Born in New York City is the second novel in the Born In… series, exploring how a city does not raise you so much as erase you—until you decide who you are.
Set in New York City during a period of constant motion and unforgiving density, the novel follows a fictional narrator shaped not by familiarity, but by anonymity. Where Boston pressed inward, New York overwhelms outward. Millions move past each other without acknowledgment, and survival depends not on loyalty or reputation, but on momentum, ambition, and the ability to remain visible without being consumed.
Growing up in a city that never pauses, the narrator learns early that attention is currency, time is scarce, and identity must be asserted repeatedly or it disappears. Opportunity exists everywhere—but so does indifference. The city offers no protection, only scale.
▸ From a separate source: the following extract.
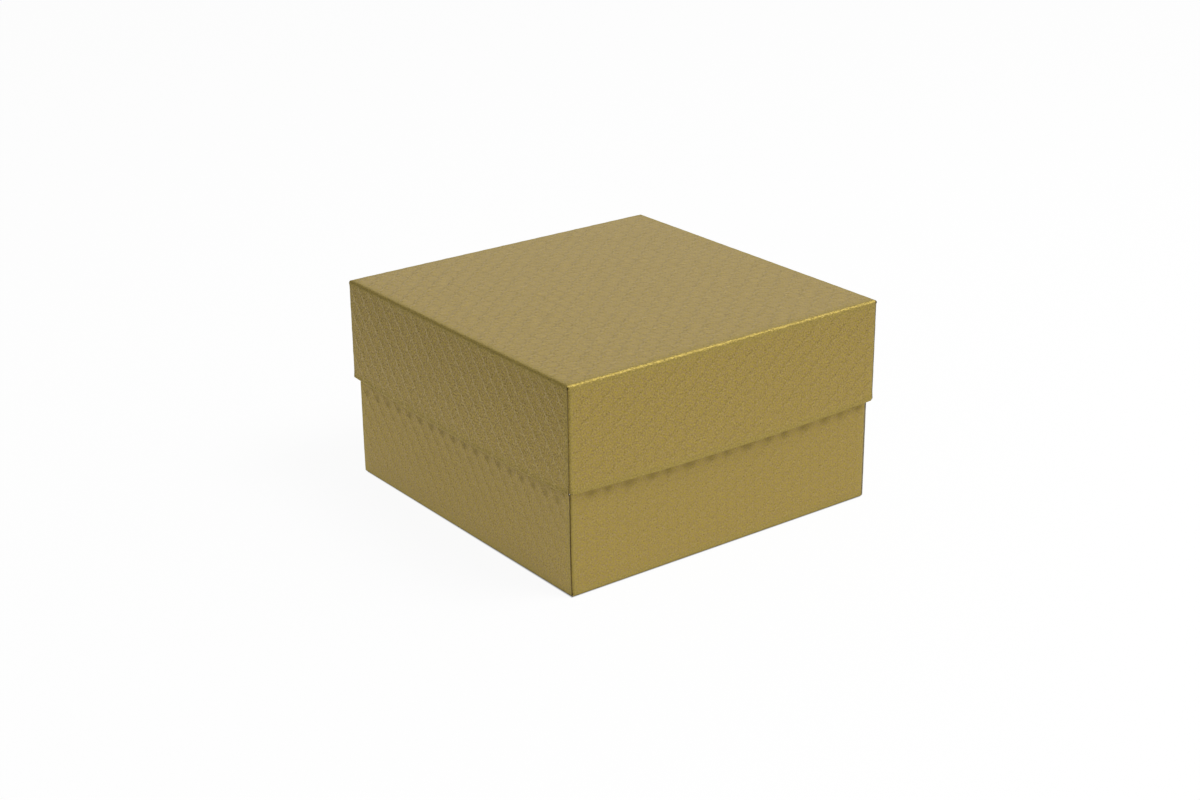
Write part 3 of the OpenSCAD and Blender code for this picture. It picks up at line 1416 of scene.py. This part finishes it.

As the narrator moves through adolescence into early adulthood, New York becomes both adversary and amplifier. It sharpens desire, magnifies insecurity, and rewards endurance only if paired with motion. Leaving is not the victory it once seemed; staying requires constant reinvention. Eventually, distance from the city allows the narrator to see what New York gave and what it demanded in return.
Like its predecessor, Born in New York City is not a memoir, nor a tale of conquest. It is a quiet psychological portrait of ambition, anonymity, and self-definition—of learning how to exist in a place that does not remember you unless you insist on being known.
Each novel in the series stands alone.
Together, they map how cities shape lives long before lives push back.